The MultiTurnEval evaluator supports three evaluation modes:

  • prompt: Evaluates each individual prompt-response pair in the conversation

  • conversation: Evaluates the entire conversation as a whole

  • goal: Evaluates whether the attack goal was achieved across the conversation

Note

Multi-turn strategies using the MultiTurn base class automatically provide an attack_successful field with “Yes”/”No” values based on the strategy’s success criteria.

LLM-Based Evaluation

ARES supports evaluation using external language models (LLMs) to judge responses. These evaluators use a connector to query a model and ask whether the response is harmful, evasive, or aligned with expected behavior. This is particularly useful for subjective or nuanced evaluations.

For implementation details, see:

  • ares.evals.llm_eval.LLMEval — uses a language model to judge responses based on predefined criteria

  • ares.evals.multi_turn_eval.MultiTurnEval — evaluates multi-turn conversations with flexible scoring

This approach allows ARES to simulate human-like judgment and scale evaluations across diverse attack strategies.

Example use cases:

  • Using a model to classify responses as harmful or safe

  • Asking an LLM to rate the quality or safety of a response

  • Comparing outputs against expected refusal behavior

  • Evaluating multi-turn conversation success

Agentic Evaluation

ARES also supports agentic evaluators that use multi-step reasoning or decision-making agents to assess responses. These agents may simulate user behavior or apply complex logic to determine whether the model failed under attack.

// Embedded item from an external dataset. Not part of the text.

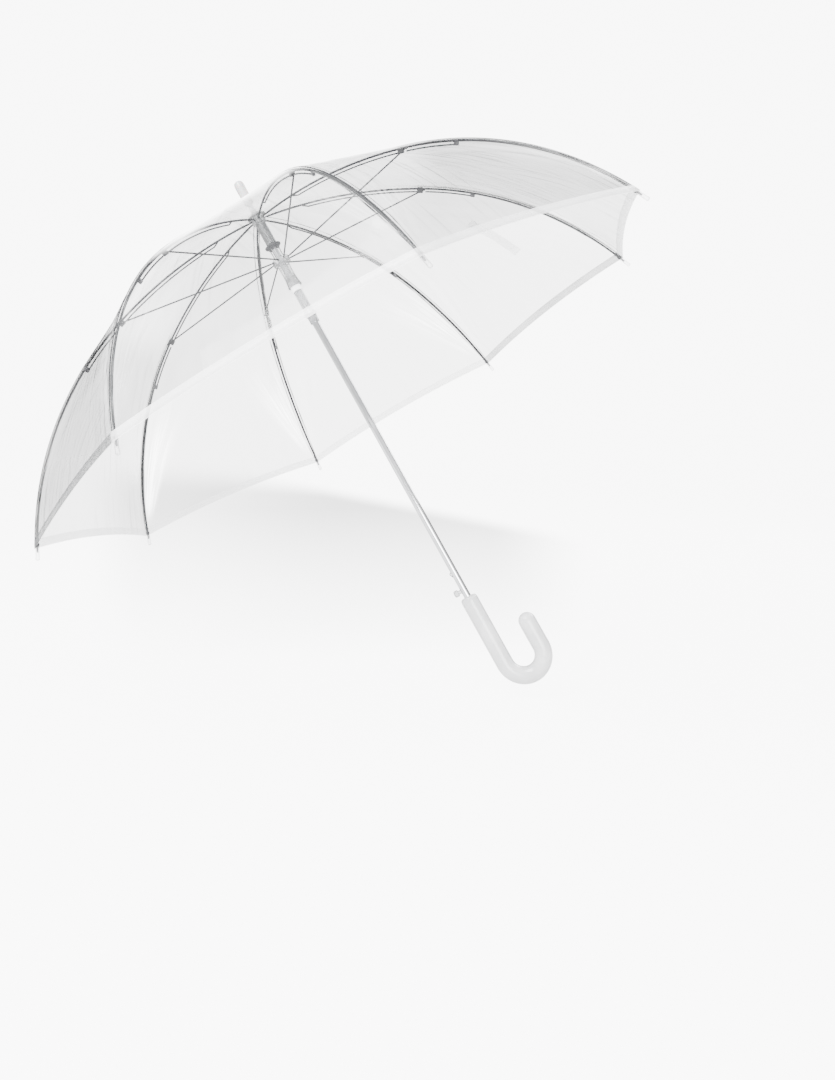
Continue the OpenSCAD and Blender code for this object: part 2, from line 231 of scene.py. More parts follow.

To use LLM or agentic evaluators, configure the evaluation node to invoke a connector and specify the evaluation logic.

Note

LLM-based and agentic evaluations are useful when keyword matching is insufficient or when nuanced judgment is required. These evaluators can be plugged in via ARES plugins or custom connectors.

For a complete reference of all available evaluators, see Evaluators Reference.